[start]
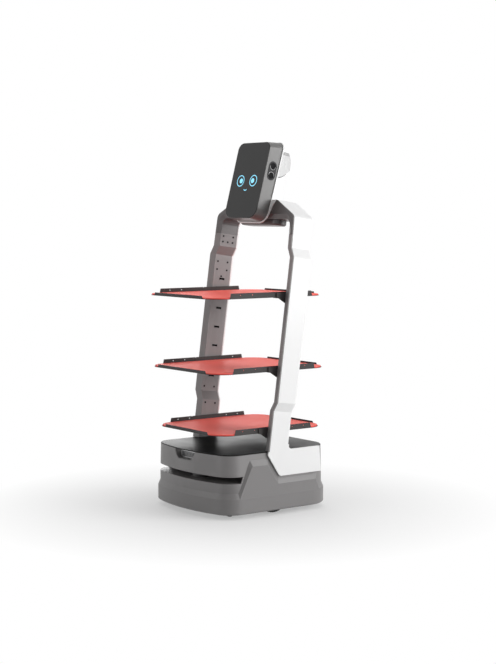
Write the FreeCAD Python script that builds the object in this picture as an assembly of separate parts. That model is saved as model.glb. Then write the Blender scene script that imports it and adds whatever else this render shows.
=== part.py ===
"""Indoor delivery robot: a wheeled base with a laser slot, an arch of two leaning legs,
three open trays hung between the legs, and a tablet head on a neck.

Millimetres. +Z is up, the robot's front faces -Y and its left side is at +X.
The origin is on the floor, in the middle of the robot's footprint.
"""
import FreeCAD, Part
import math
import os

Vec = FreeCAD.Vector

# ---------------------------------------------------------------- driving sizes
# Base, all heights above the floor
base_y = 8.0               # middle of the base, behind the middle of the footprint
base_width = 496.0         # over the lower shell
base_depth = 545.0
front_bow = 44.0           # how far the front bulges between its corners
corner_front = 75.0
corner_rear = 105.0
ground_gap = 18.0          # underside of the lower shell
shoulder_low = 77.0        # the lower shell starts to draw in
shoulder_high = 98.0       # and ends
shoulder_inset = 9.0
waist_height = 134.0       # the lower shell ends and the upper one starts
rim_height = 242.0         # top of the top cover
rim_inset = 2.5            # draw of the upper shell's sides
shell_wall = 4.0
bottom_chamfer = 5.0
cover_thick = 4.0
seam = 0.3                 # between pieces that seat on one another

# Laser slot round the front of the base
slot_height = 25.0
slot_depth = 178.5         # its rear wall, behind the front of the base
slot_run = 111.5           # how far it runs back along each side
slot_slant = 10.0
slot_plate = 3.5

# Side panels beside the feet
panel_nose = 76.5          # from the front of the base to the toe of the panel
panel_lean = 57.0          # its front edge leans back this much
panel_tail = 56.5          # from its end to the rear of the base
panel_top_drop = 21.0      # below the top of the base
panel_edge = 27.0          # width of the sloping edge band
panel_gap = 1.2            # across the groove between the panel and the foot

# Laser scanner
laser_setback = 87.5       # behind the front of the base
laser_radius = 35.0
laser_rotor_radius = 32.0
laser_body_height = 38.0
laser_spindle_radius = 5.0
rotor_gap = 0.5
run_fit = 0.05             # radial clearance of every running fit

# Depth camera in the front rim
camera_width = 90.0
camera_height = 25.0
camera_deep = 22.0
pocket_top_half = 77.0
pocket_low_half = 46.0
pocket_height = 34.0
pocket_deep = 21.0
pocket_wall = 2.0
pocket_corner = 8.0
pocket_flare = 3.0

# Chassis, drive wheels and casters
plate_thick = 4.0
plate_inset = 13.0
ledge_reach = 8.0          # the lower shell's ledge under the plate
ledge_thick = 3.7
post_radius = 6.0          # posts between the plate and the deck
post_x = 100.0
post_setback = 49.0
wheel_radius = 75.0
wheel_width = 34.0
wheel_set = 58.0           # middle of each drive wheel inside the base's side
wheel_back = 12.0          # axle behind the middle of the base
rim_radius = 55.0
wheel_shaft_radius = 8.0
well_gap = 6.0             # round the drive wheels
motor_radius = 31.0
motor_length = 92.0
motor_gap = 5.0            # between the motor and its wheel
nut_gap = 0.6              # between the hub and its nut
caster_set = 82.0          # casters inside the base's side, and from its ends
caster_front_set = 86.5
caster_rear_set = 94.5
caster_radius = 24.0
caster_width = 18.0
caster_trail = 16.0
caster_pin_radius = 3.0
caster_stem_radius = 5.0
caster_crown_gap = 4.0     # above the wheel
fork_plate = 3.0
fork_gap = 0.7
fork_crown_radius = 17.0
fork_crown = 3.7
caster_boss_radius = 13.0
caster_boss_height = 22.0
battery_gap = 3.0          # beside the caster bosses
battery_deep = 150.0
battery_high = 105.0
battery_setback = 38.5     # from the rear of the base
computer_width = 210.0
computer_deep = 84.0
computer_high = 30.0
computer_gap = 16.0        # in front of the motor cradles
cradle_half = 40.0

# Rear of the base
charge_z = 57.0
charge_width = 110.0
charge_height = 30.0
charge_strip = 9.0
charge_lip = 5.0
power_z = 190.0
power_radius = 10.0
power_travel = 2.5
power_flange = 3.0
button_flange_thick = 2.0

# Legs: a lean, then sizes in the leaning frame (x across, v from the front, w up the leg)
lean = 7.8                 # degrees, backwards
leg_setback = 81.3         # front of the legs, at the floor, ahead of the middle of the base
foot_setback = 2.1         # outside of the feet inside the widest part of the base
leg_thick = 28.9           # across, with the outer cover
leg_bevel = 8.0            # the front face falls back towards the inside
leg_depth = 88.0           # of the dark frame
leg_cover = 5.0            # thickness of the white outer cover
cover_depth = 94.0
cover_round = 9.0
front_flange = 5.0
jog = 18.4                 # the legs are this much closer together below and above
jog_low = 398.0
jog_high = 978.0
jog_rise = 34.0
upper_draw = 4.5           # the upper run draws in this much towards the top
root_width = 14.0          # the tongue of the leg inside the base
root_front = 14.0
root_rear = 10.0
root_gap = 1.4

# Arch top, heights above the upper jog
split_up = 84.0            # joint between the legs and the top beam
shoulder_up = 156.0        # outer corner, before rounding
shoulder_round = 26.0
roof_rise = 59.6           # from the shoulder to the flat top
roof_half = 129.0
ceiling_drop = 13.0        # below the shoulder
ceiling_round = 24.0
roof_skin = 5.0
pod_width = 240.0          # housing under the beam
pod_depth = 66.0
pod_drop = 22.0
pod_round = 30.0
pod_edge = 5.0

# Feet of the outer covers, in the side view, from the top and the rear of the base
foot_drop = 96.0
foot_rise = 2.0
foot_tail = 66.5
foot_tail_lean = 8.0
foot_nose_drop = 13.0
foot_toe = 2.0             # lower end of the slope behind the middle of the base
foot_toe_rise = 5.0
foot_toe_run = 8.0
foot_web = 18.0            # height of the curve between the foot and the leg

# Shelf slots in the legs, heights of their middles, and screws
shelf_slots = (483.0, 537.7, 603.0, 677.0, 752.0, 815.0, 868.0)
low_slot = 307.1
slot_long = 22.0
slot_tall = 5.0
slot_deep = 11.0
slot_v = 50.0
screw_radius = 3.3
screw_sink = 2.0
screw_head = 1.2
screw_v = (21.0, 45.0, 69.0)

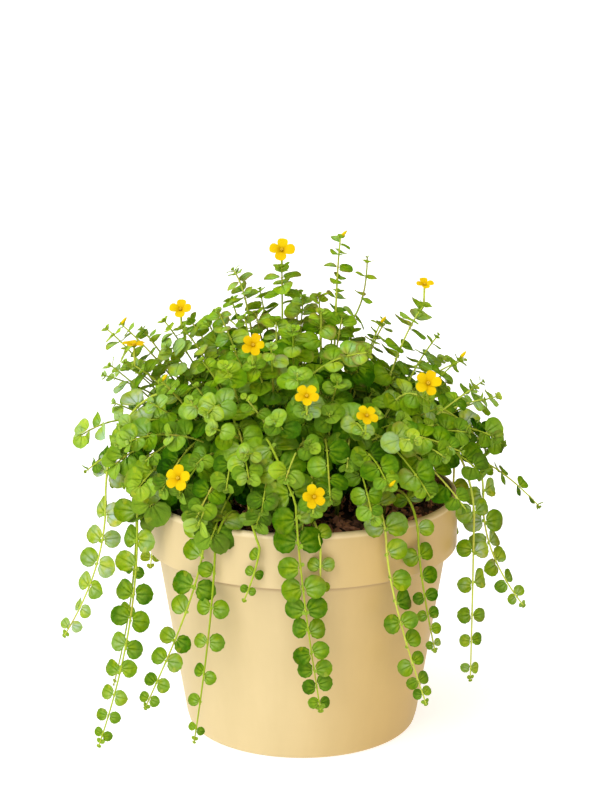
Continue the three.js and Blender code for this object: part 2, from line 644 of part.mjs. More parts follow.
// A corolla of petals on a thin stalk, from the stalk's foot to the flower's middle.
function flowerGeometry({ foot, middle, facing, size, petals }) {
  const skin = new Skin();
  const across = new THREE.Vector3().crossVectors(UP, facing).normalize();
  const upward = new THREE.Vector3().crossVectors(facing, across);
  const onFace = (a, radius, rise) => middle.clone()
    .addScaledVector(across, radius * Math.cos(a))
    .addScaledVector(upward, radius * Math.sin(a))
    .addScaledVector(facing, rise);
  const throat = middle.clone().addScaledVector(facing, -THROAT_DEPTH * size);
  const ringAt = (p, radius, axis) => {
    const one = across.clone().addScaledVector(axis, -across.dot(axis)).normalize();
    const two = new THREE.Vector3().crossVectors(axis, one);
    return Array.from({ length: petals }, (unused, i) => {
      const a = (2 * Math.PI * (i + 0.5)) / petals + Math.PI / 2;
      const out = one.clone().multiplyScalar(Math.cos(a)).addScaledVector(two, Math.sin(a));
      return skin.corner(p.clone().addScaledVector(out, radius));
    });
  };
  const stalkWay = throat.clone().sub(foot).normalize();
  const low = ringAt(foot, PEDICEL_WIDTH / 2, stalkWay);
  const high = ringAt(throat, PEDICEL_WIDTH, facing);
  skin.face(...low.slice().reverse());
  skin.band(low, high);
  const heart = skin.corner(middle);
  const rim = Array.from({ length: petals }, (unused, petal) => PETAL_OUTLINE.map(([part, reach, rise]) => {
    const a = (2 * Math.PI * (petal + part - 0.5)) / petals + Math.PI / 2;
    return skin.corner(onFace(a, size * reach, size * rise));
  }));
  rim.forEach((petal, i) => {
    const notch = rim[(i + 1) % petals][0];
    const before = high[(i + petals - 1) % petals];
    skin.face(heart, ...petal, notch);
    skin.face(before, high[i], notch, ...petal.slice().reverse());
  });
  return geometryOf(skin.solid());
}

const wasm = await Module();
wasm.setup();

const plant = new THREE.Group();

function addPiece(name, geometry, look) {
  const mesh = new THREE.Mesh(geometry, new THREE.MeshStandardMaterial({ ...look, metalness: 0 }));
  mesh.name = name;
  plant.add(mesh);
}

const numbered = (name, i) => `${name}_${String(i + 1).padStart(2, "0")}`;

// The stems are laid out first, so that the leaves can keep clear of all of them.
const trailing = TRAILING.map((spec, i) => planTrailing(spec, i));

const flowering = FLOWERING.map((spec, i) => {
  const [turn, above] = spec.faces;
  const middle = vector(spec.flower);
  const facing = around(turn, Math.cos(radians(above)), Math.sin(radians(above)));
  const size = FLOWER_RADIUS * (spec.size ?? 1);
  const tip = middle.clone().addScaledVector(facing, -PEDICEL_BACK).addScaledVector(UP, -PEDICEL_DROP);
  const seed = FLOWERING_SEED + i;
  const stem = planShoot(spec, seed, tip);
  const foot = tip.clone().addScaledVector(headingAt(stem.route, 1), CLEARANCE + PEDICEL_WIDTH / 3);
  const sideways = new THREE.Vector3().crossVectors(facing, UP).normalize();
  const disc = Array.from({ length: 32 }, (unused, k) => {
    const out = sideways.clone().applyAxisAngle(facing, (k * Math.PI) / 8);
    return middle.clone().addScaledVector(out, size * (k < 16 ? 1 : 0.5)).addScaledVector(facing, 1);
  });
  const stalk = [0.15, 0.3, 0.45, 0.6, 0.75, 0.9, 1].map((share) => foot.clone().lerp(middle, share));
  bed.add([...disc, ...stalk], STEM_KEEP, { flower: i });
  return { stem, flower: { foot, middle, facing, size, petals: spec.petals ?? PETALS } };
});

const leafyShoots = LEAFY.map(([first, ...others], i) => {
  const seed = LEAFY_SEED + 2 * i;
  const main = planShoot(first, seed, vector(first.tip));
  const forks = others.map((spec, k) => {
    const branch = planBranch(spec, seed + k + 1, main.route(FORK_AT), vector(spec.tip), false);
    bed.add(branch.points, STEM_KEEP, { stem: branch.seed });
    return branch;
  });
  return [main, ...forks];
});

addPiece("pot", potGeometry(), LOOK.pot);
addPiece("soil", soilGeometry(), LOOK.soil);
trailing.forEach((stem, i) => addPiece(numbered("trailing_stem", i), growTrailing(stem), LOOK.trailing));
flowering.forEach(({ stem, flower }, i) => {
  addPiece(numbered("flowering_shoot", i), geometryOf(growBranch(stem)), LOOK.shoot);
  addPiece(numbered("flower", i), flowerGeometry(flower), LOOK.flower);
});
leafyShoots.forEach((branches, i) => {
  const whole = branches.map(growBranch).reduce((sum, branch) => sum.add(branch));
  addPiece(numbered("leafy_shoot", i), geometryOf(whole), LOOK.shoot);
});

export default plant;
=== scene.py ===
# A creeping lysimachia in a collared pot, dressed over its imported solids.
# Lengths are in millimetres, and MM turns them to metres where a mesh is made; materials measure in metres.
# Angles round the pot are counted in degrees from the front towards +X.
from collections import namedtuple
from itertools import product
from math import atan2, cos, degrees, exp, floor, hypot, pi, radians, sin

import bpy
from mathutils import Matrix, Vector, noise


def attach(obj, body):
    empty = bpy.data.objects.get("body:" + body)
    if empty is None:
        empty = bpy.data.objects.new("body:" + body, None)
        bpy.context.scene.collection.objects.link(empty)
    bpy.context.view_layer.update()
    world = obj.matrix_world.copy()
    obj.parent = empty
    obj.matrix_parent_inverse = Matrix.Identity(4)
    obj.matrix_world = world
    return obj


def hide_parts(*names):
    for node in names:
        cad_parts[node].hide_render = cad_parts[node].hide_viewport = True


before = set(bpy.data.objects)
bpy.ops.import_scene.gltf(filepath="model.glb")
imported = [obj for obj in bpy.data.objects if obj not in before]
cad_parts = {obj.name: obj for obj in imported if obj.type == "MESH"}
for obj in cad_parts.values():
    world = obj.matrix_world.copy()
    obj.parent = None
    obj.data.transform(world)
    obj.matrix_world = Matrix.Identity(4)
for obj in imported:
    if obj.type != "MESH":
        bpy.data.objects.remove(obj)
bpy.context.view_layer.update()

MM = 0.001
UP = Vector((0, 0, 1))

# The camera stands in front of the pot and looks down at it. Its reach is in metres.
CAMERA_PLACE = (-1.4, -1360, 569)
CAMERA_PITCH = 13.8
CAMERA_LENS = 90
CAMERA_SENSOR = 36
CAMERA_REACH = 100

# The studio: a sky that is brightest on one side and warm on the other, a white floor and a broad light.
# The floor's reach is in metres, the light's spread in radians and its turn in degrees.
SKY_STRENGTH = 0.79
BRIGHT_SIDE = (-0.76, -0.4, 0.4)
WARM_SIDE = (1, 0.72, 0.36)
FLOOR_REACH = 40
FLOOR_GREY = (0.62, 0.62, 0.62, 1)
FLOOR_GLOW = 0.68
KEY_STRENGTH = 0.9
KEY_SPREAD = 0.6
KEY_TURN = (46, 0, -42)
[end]
## Task objective
Word for word, please print every line from the beginning of the records to the line bearing "on one another", counting both ends and stopping there.

## The result
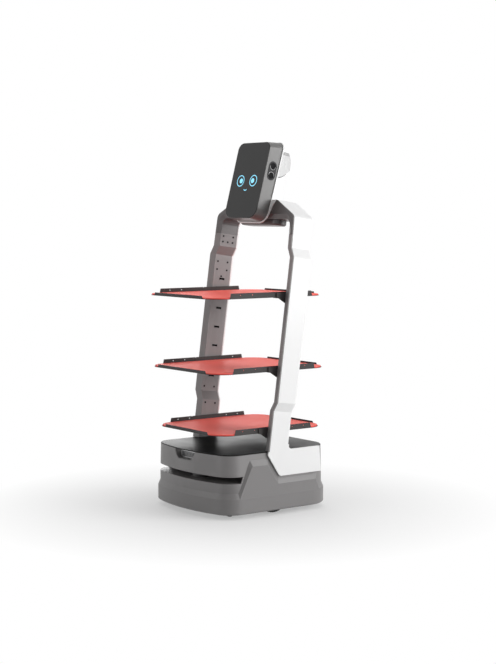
Write the FreeCAD Python script that builds the object in this picture as an assembly of separate parts. That model is saved as model.glb. Then write the Blender scene script that imports it and adds whatever else this render shows.
=== part.py ===
"""Indoor delivery robot: a wheeled base with a laser slot, an arch of two leaning legs,
three open trays hung between the legs, and a tablet head on a neck.

Millimetres. +Z is up, the robot's front faces -Y and its left side is at +X.
The origin is on the floor, in the middle of the robot's footprint.
"""
import FreeCAD, Part
import math
import os

Vec = FreeCAD.Vector

# ---------------------------------------------------------------- driving sizes
# Base, all heights above the floor
base_y = 8.0               # middle of the base, behind the middle of the footprint
base_width = 496.0         # over the lower shell
base_depth = 545.0
front_bow = 44.0           # how far the front bulges between its corners
corner_front = 75.0
corner_rear = 105.0
ground_gap = 18.0          # underside of the lower shell
shoulder_low = 77.0        # the lower shell starts to draw in
shoulder_high = 98.0       # and ends
shoulder_inset = 9.0
waist_height = 134.0       # the lower shell ends and the upper one starts
rim_height = 242.0         # top of the top cover
rim_inset = 2.5            # draw of the upper shell's sides
shell_wall = 4.0
bottom_chamfer = 5.0
cover_thick = 4.0
seam = 0.3                 # between pieces that seat on one another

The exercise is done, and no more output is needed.